Quattro straordinari strumentisti a fiato italiani con un pianista ancora fresco come una rosa. Al centro di una straordinaria proposta il timbro del clarinetto di Alessandro Carbonare, una voce di fanciullo in assoluta purezza, aria e acqua, legno, ancia di canna di palude, un petalo vibrante che cerca cavità nelle tue orecchie. Nonostante la accertata autorità di Pietro de Maria, pianista beniamino degli Amici della Musica, domenica pomeriggio la centralità del complesso che occupava la sala dei Notari sembrava essere rivestita proprio dal clarinettista Carbonare, musicista di altezza stellare in contesto internazionale. Cosa rara di questi tempi.
Il concerto era godibilissimo e la piena occupazione della sala ne era la garante testimonianza. C’era bisogno di leggerezza dopo il concerto con le Goldberg con un pianista che ha diviso il pubblico tra consensi e critiche. Domenica c’era invece la totale unanimità, dato che anche la musica scorreva con piacevolezza.
Già mettere insieme quattro fiati di spessore è un’impresa di non poco conto, data la impossibilità di ricostituire qualcosa che agli Amici della Musica concerne l’epopea del Melosa Ensemble di Londra, protagonisti di letture indimenticabili di tutto quel che c’è da sapere sulla musica da camera.

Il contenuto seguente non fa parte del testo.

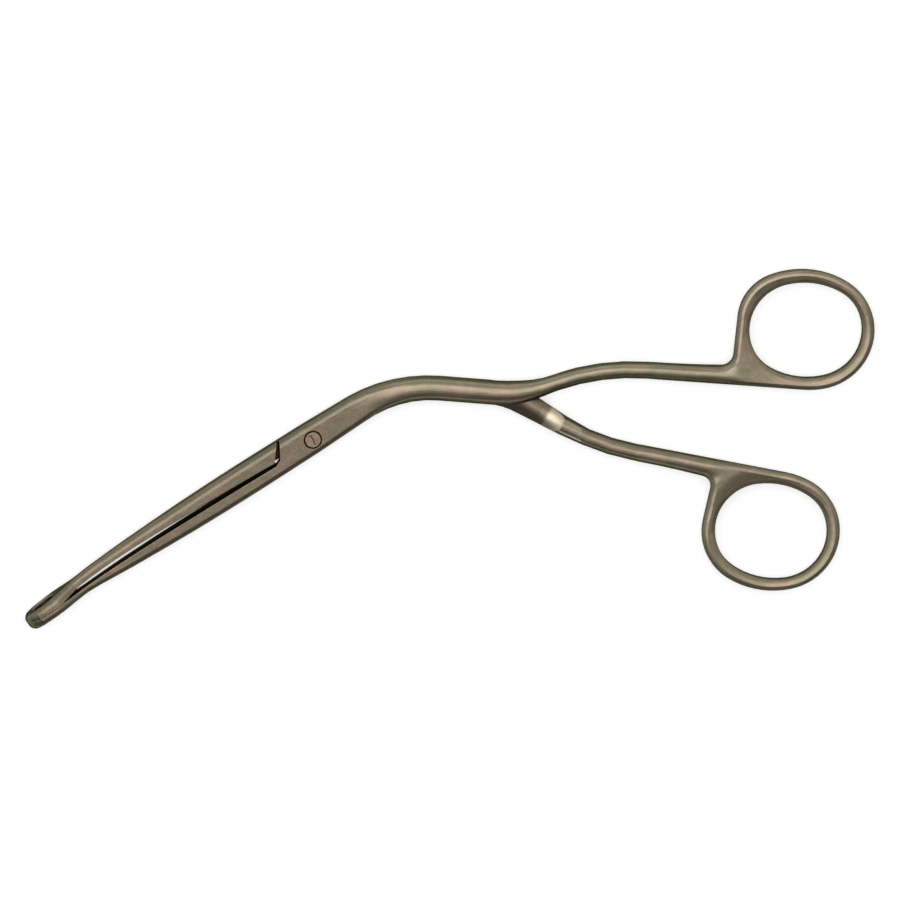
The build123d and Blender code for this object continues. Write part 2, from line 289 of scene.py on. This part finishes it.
# %% [markdown]
# Satin steel
#
# The arms are stainless steel, ground and then blasted to a satin grey that doesn't dazzle under
# a theatre lamp. Up close it isn't one grey: the sheen is patchy, slightly pink in one place and
# olive in the next, fine marks run along the bar, and rims that hands and trays rub are brighter.
# It is a metal, so its colour is the colour of its reflection. Steel that is blasted grows hardly
# brighter at a glancing angle, so the tint of the shader's edge is kept dark.

# %% Colours of the steel
PINK_STEEL = (0.340, 0.248, 0.190, 1)
OLIVE_STEEL = (0.228, 0.212, 0.138, 1)
JOINT_PINK = (0.212, 0.154, 0.116, 1)
JOINT_OLIVE = (0.168, 0.144, 0.097, 1)
MILLED_FLAT = (0.205, 0.160, 0.116, 1)
# painted highlight in the milled hollows
HOLLOW_HIGHLIGHT = (0.520, 0.445, 0.345, 1)
RUBBED_STEEL = (0.520, 0.430, 0.315, 1)
# painted shade on the sides of the bars and on the shoulders of the joint
FLANK_SHADE_STEEL = (0.112, 0.116, 0.080, 1)
# painted shade on the walls of the slit and of the loop windows
SLIT_SHADE_STEEL = (0.105, 0.085, 0.058, 1)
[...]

Oggi, con tempi di produzione dal fiato cortissimo, le prove per studiare insieme sono un lusso, e forse anche per i nostri ospiti una mezz’ora in più non avrebbe guastato.
Ma fin da quando Carbonare, Di Rosa e Bossone, clarinetto, oboe e fagotto, si sono presentati in pedana il buonumore e la grazia preziosa si sono impadroniti degli ascoltatori: un Mozart K 439b/1 che sarà pure un richiamo massonico, ma che, quanto a leggerezza, non ha eguali. E’ forse a qualcosa del genere a cui si riferiva Goethe, il Sommo, in una delle sue esternazioni autobiografiche, quando parlava di un malumore saturnino fugato all’istante dalla convocazione di tre strumentisti a fiato che, nel suo giardino di suonarono per lui musica di Mozart. Piaceri riservati a un ministro del ducato, ignoti oggi anche a politici di rango.

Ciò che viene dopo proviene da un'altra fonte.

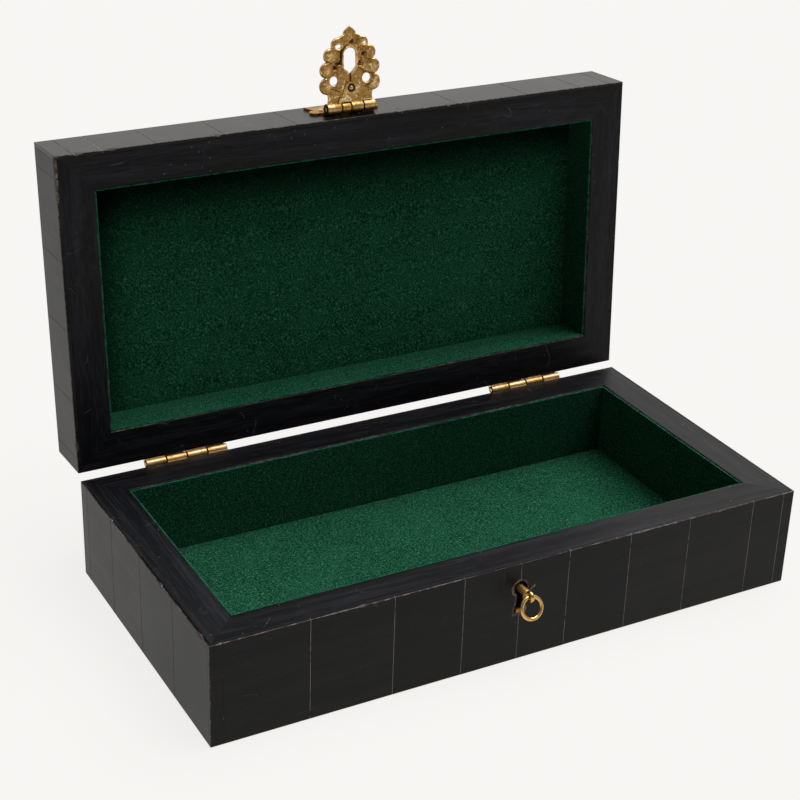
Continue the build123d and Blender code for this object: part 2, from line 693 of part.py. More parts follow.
# Write the lid where it rests open
write("lid_top_board", opened(lid_board))
for name, wall, strip in zip(sides, lid_walls, lid_rims):
    write(f"lid_{name}_wall", opened(wall))
    write(f"lid_{name}_rim", opened(strip))
plate_rows = (lid_front_plates, lid_back_plates, lid_left_plates, lid_right_plates, lid_top_plates)
for name, row in zip((*sides, "top"), plate_rows):
    write(f"lid_{name}_plates", *[opened(plate) for plate in row])
for name, panel in zip(("panel", *sides), lid_linings):
    write(f"lid_{name}_baize", opened(panel))
write("lid_hinge_screws", *[opened(screw) for screw in lid_screws])
write("hasp_leaf", opened(hasp_leaf))
write("hasp_leaf_pins", *[opened(nail) for nail in hasp_leaf_pins])
write("hasp_pin", opened(hasp_pin))
write("hasp_plate", opened(hasp_plate))

# Write the lock and the key
write("lock_case", lock_case)
write("lock_cap", lock_cap)
write("lock_screws", *lock_screws)
write("bolt_spring", bolt_spring)
write("lock_bolt", lock_bolt)
write("lock_cam", lock_cam)
write("key", key)
write("key_ring", key_ring)

lid_reach = opened(lid_board).bounding_box()
print("hinge line y", round(axis_y, 3), "z", round(axis_z, 3))
hasp_at = opened(hasp_pin).bounding_box().center()
print("hasp line y", round(hasp_at.Y, 4), "z", round(hasp_at.Z, 4))
print("bolt travel", round(bolt_travel, 3), "key hole y", round(key_hole_y, 3))
print("lid board reaches y", round(lid_reach.max.Y, 2), "z", round(lid_reach.max.Z, 2))
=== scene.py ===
import bmesh
import bpy
import json
import math
import numpy as np
from mathutils import Matrix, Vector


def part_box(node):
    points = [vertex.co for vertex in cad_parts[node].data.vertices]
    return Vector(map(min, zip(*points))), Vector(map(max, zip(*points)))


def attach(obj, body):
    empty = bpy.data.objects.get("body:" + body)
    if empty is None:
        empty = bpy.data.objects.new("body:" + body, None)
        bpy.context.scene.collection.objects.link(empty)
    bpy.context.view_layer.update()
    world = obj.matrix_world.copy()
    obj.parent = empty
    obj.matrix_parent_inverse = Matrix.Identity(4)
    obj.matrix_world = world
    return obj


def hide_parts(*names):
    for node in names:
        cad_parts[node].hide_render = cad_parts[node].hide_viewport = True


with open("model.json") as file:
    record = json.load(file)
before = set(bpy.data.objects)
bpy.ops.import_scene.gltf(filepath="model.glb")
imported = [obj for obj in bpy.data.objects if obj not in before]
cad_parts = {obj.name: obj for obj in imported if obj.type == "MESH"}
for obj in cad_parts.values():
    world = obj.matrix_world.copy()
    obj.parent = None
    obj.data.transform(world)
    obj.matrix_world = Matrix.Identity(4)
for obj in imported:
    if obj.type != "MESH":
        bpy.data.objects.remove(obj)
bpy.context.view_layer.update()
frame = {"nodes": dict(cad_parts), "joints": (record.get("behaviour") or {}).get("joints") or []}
mm = 0.001
quarterTurn = math.radians(90)

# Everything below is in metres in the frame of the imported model, the box's front towards -Y.
halfX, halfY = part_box("base_front_plates")[1].x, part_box("base_back_plates")[1].y
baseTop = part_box("base_front_plates")[1].z
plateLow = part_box("base_front_plates")[0].z
joints = {joint["name"]: joint for joint in frame["joints"]}
hingeY, hingeZ = joints["lid_hinge"]["pos_m"][1:]
lidAngle = math.radians(joints["lid_hinge"]["range_deg"][1])
haspX, haspY, haspZ = joints["hasp_swing"]["pos_m"]
keyX, keyZ = joints["key_turn"]["pos_m"][0], joints["key_turn"]["pos_m"][2]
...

Subito dopo è arrivata la cavalleria: de Maria, al pianoforte, con il cornista Pellarin, tutti insieme per il quintetto mozartiano K 452. Risale al 1784 ed è la sintesi cameristica di cosa il salisburghese stava realizzando con il pianoforte e l’orchestra, tipo i concerti K 450 e 451. La pagina cameristica non ne vuole essere una sintesi, ma conserva tutte le prerogative del dialogo tastiera-ance, con colorature vibratili e tinte ombrose, soprattutto nell’amalgama offerto dalla voce del corno. Fiati impeccabili e qualche accento in più per de Maria che si trova a misurarsi col riverbero di legni e ottone.

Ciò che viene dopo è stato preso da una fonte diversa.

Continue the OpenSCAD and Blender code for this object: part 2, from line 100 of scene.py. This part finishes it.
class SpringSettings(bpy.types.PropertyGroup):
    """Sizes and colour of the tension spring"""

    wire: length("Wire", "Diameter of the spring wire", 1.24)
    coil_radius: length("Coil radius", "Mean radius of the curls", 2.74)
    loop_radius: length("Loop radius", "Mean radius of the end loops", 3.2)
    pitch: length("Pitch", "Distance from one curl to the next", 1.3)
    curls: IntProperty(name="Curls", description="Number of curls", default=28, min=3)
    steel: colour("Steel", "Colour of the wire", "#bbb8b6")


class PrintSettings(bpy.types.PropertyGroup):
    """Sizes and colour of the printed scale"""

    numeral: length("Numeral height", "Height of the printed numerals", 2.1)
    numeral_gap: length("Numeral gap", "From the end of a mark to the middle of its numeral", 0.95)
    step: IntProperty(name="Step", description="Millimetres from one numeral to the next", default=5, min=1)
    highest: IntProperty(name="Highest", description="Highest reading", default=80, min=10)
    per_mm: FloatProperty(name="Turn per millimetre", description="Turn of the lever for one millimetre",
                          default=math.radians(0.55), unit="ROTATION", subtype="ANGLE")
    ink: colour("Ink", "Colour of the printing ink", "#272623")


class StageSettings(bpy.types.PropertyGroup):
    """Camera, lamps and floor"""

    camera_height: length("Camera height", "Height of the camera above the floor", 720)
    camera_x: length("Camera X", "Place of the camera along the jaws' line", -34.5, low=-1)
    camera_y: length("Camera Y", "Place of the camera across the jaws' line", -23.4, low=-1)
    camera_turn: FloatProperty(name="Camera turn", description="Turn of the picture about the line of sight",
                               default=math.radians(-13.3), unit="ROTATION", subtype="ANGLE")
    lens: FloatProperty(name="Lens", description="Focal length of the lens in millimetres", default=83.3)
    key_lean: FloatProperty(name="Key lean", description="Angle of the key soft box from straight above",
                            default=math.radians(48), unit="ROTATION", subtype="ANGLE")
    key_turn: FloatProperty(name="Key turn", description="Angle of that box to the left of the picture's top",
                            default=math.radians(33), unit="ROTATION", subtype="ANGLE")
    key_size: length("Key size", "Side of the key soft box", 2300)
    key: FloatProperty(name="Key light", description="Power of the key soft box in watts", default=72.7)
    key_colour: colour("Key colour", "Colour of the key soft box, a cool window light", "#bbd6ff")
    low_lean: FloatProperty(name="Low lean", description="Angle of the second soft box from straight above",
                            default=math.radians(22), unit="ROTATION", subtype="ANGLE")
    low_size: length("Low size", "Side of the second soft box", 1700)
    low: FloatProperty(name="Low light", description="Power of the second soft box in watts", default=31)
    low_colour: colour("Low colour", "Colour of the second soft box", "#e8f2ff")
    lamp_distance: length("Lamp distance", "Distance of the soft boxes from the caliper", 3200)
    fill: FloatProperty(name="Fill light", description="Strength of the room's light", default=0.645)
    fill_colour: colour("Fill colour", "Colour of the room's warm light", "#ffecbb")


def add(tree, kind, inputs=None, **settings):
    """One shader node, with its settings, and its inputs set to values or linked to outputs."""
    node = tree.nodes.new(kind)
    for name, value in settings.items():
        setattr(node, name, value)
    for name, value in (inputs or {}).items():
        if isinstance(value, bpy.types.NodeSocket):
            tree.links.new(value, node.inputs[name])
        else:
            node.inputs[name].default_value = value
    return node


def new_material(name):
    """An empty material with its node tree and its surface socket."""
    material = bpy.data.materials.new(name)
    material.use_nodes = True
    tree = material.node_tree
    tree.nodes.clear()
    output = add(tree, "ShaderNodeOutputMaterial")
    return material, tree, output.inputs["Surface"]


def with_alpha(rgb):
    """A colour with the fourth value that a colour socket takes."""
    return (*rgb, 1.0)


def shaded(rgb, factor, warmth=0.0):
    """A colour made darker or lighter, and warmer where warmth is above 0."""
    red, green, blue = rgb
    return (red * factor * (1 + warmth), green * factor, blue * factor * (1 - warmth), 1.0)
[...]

La situazione si ripresenta analoga nella seconda parte del concerto. Prima un trio di Beethoven, clarinetto, oboe e fagotto per la variazioni sul “La ci darem la mano” con cui Beethoven omaggia Mozart. La strumentazione non è quella originale, ma consente ai prodigiosi fiati italiani, in particolare a Bossone, di offrire una prestazione smagliante. Poi di nuovo il quintetto, come lo concepiva nel 1796 un Beethoven ancora giovane, e quindi gravato dal quell’umore piuttosto grezzo tramandato da tutte le fonti. L’equilibrio trovato da Mozart per il suo pezzo qui pende invece tutto a favore del pianoforte, con esposizioni brutali e sollecitazioni da centrocampista invadente. Ma quando si ha il piacere di godere di una esposizione come quella degli ospiti di domenica, il pomeriggio è speso bene, e anche dagli spalti, sempre temibili, delle gradinate dei liceali a caccia di crediti, viene una risposta convinta e trascinante.
Amici della musica sempre in alta classifica e conferma della classe di de Maria, di Carbonare e dei loro colleghi, tutti musicisti che da giovani hanno militato tra le poche proposte che il nostro paese offre alla formazione di giovani strumentisti: Fiesole, orchestra Mozart, la Cherubini. Tutte e poche situazioni in controtendenza con il reddito di cittadinanza, che ne mette a rischio la sopravvivenza.